A total of five methods based on trees are presented, which consists of the Decision Trees (DT), Decision Stump (DS), Random Tree (RT), Random Forest (RF) and Gradient Boosted Trees (GBT).

Decision Trees (DT) can be applied to both classification and regression problems. In classification tasks, a predicted outcome with respect to a target class is required, while the predicted outcome can use a real number (e.g. the price of a stock) in regression tasks. A DT is used for predicting dependent Y from independent variables X = X1, …, Xn. In DT, a number of nodes are established, forming a link from the input to output data samples. The Gini impurity measure is used to determine how frequently a randomly chosen input sample is incorrectly labeled.
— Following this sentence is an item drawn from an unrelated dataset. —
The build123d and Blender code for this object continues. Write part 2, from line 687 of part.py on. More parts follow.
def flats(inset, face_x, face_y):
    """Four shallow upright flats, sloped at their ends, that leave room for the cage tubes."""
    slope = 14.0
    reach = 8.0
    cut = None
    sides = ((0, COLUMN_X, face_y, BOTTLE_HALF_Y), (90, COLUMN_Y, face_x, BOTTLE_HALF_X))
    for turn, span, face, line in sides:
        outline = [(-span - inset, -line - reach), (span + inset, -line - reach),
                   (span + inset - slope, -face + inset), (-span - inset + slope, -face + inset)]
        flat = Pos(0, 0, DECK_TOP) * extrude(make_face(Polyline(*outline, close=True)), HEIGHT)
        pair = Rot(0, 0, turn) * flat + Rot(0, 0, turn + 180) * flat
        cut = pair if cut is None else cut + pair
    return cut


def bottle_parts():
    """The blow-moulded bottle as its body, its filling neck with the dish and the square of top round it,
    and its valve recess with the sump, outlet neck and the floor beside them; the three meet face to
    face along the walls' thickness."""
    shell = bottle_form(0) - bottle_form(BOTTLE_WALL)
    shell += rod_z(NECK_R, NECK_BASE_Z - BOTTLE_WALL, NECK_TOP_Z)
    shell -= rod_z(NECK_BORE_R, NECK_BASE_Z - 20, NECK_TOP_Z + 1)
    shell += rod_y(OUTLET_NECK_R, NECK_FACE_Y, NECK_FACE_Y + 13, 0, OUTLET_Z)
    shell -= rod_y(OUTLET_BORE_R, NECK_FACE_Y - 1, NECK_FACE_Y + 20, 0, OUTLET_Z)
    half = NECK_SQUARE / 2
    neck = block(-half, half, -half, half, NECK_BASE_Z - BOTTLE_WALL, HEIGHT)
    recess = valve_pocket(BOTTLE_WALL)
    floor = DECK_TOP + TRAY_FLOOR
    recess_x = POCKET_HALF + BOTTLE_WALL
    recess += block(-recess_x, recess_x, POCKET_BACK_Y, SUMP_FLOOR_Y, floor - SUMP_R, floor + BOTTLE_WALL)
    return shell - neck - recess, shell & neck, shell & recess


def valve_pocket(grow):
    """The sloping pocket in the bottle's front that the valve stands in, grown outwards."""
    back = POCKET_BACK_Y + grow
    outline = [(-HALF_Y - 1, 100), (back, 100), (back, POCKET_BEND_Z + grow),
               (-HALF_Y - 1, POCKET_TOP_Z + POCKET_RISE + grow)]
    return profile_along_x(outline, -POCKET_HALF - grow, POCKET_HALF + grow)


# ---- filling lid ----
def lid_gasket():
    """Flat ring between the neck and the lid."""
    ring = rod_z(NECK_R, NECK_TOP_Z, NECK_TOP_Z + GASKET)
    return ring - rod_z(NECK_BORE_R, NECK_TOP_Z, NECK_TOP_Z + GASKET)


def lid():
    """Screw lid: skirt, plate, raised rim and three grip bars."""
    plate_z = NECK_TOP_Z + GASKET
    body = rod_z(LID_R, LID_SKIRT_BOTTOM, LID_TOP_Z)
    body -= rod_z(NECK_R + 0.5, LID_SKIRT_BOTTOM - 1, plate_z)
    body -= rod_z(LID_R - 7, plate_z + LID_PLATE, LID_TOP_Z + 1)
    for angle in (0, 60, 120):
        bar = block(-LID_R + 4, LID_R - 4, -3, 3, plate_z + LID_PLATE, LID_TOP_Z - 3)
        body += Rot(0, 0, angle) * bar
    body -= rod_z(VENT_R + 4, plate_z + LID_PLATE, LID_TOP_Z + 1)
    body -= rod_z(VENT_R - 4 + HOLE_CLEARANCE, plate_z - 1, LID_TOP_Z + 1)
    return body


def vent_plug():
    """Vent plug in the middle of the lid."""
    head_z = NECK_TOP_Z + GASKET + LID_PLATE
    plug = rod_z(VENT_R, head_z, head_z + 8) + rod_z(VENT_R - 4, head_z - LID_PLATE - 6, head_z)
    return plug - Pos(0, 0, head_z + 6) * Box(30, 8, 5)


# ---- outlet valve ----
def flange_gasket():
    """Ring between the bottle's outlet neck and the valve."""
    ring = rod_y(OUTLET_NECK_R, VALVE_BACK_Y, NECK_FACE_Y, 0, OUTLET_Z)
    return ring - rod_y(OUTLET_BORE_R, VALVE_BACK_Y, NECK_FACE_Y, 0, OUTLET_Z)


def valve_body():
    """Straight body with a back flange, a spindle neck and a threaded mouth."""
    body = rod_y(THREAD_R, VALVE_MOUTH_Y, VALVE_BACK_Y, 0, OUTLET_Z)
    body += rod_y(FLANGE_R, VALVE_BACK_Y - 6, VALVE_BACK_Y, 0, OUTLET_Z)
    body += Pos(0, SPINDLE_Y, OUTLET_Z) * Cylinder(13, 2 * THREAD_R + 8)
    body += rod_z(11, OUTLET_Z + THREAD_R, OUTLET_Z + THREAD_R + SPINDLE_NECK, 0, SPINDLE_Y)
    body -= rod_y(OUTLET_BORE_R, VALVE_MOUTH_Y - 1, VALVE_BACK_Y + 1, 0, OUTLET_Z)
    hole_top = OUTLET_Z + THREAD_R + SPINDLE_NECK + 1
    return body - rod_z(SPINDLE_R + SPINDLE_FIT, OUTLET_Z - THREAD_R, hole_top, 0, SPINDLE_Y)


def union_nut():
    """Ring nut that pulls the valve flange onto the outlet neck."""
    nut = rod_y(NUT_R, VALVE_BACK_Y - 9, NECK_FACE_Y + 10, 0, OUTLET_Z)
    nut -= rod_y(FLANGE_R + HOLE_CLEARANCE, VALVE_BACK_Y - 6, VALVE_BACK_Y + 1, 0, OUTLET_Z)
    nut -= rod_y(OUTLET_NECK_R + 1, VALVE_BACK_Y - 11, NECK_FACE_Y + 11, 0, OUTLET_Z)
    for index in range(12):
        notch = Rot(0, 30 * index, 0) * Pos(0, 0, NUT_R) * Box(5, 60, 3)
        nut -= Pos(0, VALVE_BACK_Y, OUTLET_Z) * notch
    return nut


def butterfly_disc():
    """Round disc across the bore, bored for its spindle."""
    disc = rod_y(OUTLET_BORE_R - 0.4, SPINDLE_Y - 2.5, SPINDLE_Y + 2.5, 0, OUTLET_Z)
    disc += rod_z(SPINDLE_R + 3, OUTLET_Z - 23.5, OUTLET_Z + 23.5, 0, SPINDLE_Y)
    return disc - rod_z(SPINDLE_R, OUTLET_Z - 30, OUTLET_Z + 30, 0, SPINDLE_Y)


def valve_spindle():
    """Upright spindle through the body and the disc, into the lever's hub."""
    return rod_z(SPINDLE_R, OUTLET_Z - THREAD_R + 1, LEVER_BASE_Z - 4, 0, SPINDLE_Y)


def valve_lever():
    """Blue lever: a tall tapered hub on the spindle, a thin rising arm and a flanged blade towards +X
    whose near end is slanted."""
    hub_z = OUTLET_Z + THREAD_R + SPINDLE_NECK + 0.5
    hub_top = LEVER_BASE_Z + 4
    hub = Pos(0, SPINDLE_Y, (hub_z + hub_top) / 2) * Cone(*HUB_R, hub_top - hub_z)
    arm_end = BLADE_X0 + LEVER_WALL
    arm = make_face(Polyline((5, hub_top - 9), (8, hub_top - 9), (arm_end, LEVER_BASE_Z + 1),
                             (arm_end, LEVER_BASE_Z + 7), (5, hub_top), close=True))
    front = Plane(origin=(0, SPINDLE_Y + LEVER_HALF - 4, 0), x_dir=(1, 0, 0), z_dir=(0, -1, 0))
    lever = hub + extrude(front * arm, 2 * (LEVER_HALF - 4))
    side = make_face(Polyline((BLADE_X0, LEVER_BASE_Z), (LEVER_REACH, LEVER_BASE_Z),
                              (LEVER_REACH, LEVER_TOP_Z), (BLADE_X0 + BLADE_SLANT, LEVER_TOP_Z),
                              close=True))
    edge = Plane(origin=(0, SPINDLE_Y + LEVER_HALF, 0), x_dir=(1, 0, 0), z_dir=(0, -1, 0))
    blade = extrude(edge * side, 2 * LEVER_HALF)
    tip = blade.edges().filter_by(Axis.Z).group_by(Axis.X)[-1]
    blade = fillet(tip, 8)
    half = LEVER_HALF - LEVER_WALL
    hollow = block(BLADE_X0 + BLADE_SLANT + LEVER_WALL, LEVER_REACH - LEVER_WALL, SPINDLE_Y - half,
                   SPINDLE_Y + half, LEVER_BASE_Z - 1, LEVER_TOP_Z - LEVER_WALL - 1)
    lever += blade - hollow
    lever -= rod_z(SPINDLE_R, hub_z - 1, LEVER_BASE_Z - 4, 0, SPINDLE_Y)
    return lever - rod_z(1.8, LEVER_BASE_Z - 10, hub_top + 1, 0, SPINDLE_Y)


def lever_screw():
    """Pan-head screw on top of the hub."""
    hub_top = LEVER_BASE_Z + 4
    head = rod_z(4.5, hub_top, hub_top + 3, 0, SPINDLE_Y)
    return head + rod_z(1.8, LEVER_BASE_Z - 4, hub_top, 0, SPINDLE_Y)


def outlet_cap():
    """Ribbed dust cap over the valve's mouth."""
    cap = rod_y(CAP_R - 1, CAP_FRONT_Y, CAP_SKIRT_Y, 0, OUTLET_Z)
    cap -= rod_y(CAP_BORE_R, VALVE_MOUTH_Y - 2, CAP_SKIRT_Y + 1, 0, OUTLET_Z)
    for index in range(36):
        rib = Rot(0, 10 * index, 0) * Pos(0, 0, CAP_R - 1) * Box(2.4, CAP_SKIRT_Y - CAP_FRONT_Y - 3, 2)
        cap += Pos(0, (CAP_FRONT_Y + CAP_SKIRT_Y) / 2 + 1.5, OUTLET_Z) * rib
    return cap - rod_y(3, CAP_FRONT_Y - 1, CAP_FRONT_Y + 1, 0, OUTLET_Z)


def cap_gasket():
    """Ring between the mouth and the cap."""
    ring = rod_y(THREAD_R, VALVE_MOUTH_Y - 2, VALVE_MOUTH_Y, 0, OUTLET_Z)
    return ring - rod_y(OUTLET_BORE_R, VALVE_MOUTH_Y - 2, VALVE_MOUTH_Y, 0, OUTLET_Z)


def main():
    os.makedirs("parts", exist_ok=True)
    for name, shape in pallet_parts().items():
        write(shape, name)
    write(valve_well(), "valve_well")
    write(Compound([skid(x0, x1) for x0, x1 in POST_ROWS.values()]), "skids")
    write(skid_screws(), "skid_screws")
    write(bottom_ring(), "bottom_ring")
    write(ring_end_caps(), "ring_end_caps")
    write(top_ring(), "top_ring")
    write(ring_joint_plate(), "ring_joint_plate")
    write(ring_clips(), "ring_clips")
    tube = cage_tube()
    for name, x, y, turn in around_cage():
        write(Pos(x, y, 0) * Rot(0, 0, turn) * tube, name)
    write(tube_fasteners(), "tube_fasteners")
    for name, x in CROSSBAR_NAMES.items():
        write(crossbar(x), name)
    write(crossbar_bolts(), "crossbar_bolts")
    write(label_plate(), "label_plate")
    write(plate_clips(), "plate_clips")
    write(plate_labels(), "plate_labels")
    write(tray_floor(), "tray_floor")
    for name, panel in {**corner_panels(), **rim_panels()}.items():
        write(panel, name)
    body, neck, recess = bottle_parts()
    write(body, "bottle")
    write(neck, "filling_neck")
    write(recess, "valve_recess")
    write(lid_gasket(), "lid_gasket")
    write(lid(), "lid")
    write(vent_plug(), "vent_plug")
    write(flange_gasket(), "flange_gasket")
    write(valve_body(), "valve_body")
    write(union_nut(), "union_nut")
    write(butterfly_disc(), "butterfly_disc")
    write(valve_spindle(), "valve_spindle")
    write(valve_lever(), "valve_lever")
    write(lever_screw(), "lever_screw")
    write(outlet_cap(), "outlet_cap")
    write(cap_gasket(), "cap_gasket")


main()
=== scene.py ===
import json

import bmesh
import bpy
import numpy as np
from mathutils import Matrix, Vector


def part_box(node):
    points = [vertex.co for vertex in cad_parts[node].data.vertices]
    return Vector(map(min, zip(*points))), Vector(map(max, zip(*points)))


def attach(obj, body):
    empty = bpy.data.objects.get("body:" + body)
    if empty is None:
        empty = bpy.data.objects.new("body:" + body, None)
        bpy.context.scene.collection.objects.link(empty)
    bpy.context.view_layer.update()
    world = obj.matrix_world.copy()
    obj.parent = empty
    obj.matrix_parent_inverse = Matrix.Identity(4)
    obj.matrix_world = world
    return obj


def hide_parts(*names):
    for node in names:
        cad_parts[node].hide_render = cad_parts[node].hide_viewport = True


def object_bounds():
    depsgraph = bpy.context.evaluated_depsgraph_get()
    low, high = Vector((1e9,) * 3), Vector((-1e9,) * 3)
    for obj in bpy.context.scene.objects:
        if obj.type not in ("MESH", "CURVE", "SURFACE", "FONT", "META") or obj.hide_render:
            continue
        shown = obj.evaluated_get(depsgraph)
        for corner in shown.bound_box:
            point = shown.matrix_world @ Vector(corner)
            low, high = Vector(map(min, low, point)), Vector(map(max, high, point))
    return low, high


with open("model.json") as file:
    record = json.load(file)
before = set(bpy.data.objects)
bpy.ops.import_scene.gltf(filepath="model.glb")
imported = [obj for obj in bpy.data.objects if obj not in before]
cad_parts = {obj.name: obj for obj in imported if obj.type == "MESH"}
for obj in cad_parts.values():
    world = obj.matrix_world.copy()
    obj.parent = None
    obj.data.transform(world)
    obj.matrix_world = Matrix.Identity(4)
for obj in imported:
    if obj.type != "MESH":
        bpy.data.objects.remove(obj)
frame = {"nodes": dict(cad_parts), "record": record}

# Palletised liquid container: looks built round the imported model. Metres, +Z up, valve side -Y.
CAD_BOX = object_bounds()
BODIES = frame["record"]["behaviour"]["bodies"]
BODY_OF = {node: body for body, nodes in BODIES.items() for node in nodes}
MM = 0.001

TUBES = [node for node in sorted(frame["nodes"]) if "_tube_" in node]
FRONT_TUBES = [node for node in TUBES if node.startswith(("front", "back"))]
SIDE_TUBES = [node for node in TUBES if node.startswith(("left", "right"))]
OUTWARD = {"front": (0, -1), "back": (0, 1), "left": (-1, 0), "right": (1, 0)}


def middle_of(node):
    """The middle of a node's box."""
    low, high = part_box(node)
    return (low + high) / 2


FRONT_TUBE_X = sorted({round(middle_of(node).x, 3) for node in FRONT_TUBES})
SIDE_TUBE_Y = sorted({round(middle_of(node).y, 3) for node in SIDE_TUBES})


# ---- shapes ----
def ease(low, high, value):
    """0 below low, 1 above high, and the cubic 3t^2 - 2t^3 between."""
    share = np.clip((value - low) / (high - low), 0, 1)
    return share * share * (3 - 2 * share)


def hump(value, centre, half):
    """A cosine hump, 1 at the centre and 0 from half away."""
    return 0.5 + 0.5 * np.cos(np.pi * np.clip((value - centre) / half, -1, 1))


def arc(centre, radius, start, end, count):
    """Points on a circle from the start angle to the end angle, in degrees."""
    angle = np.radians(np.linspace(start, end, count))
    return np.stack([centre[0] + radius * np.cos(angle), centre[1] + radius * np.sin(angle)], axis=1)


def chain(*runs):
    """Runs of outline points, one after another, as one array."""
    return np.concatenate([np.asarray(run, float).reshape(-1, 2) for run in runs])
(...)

The Gini index for a data set with J classes can be computed using

$${I}_{G}=1-\sum_{i=1}^{J}{{p}_{k}}^{2}$$
(3)

where i ∈ {1, 2, …, J}, and pk represents the proportion of samples in class k. A rule that splits the input features is encoded in each DT node. To form a tree structure, new nodes can be created, subject to a stopping criterion. When an input sample is provided, the majority of data samples stemmed from a leaf node of the tree are identified, leading to a predicted target class.
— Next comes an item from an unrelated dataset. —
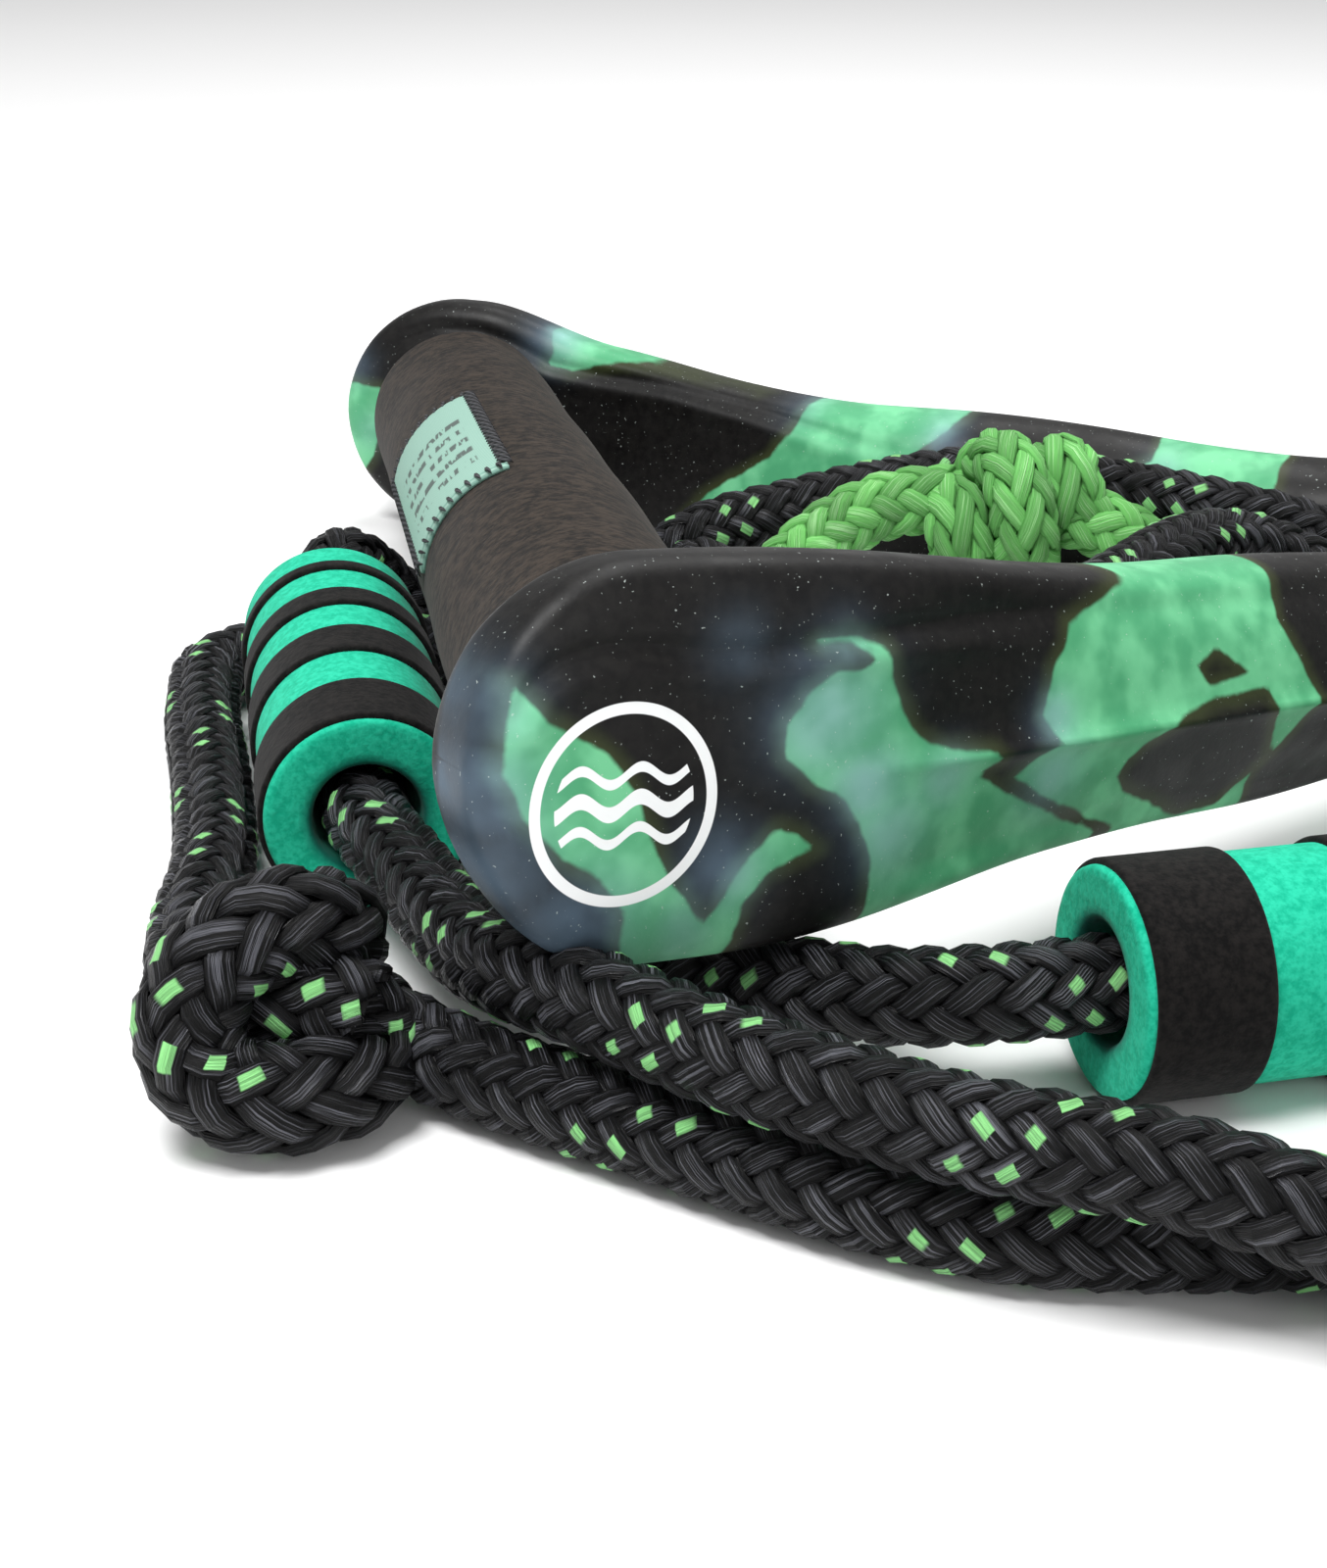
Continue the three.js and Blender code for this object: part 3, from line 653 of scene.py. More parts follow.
# Grey-blue haze: place in the same plane, size and strength.
NEAR_MIST = [
    (21, 4, 7, 0.75), (23, 11, 4, 0.5), (27, -5, 5, 0.8), (31, -11, 6, 0.6), (38, -5.2, 4, 0.55),
    (55, 1, 3.5, 0.75), (56, -6.5, 5, 0.6), (-8, -19, 7, 0.8), (9, -13, 5, 0.8), (5, -20, 4, 0.5),
    (10, 12, 4, 0.35), (-21, -3, 6, 0.9), (-18, -11, 6, 0.75), (-20, 7, 5, 0.55),
]
NEAR_CREASE = [
    (-17, 6.5), (-15.5, 9.3), (-12.5, 11.6), (-8, 12.8), (-3, 13), (3, 12.2), (11, 11.4), (20, 12),
    (31, 13), (45, 13.2), (62, 13),
]
NEAR_RIDGE = [(26, -3.3), (33, -3.1), (45, -2.7), (61, -2), (77, -1.3), (110, -0.5), (135, 0)]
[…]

On the other hand, Decision Stump (DS) is developed based on DT with only single split. DS is useful to tackle an uneven distribution of data samples. The procedure of tree averaging uses a set of n weights, {w1, w2, …, wn}, for every tree in the set of pruned trees. The weights are normalized, leading to \({\sum }_{i=1}^{i=n}{w}_{i}=1\). Object O can be classified by a smoothed tree, in which the probability of each class given by each tree is determined as follows

$$Pr\left({O}_{i}^{k}\right)=Prob(O\,belongs\,to\,k)$$
(4)

where k is the class. Then, calculate the distribution probability over all classes with respect to object O by adding over the pruned trees set,

$$Prob(O\,belongs\,to\,k)=\sum_{i=1}^{i=n}{w}_{i}\times Pr\left({O}_{i}^{k}\right)$$
(5)

The Random Tree (RT) method is devised based on the same principle of DT. It, however, uses a subset of randomly selected input samples for the split process. A subset ratio is exploited to determine the random subset size. Both nominal and numerical data samples can be used with an RT. Each interior node corresponds to one of the input variables. The number of edges in an interior node is equivalent to the possible values pertaining to the corresponding input variable.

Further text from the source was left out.